# 7.3 IDI fuel leak problem



## nilzlofgren (Oct 3, 2009)

This is my '89 F Superduty fuel filter housing. Its a 7.3 IDI Navastar. The part inside the green circle leaks fuel when the truck is running. It looks like a primer of some sort, but I'm not sure. Can someone identify this part? Can I buy that part individually? Or, do I need the whole housing?


----------



## Biker Dude (Oct 4, 2009)

It is a filter restriction indicator sensor and half of yours is broken off. The Ford part # is E8TZ-9S283-A and here is one on feebay.
Feebay fuel sensor


----------



## nilzlofgren (Oct 4, 2009)

Thank you biker dude. I couldn't find that info anywhere.


----------



## Biker Dude (Oct 4, 2009)

No problem, I've been fixing 7.3s since they were new and there probably isn't a part I haven't replaced at one time or another. The IDI motors are refreshingly simple after struggling with a powerstroke.
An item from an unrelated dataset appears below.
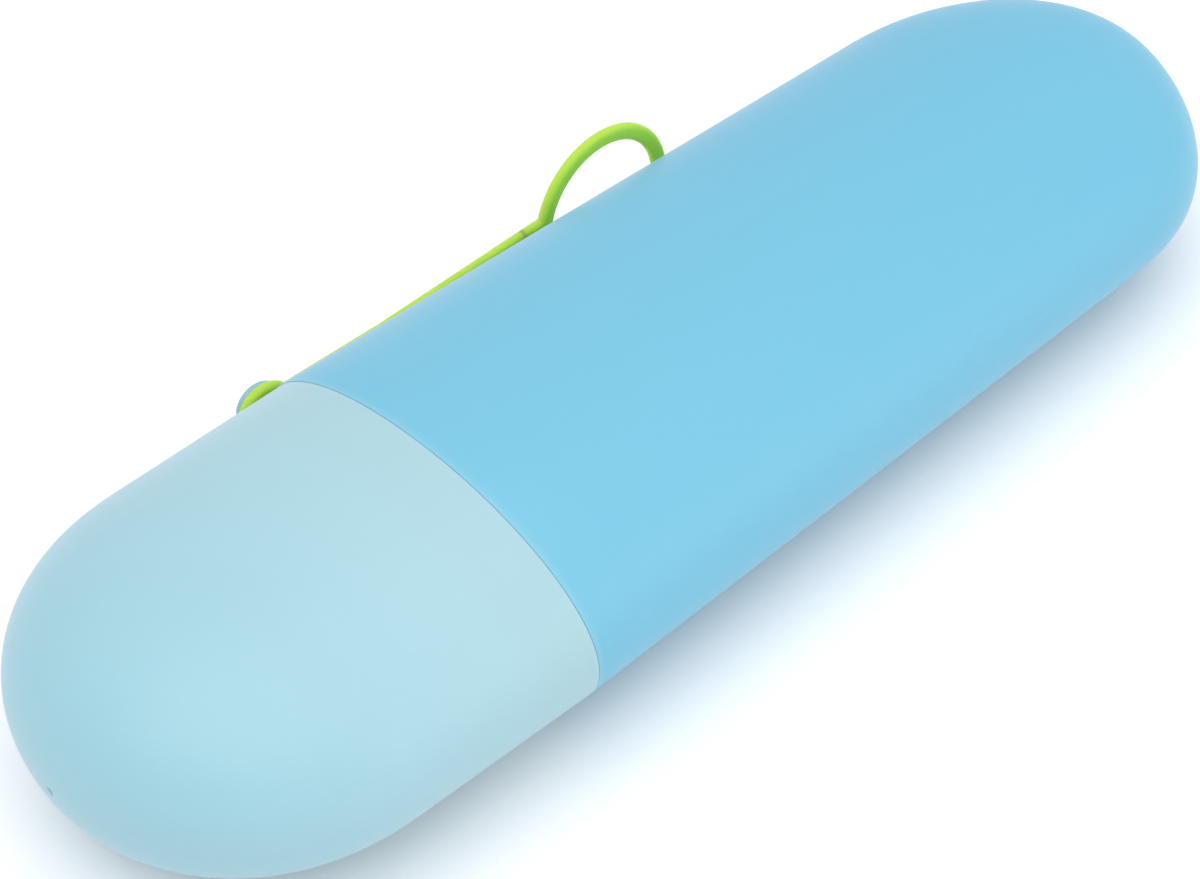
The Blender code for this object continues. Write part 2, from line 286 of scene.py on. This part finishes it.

I just replaced an engine wiring harness on a 6.0 powerstroke and man did that suck! A million sensors, 2 behind the turbo, one behind the A/C compressor and one behind the P/S pump. That was 4 hours of hell that paid really well.


----------



## nilzlofgren (Oct 5, 2009)

After doing some research, I found an International part# as well. The guy at International said that everybody just replaces that part with a brass plug and and some Teflon tape. He said that all the part does is trip an idiot light on the dash board.


----------



## Marco (Oct 11, 2009)

There is a fuel filter that Wix makes that eliminates the bowl and sensors too


----------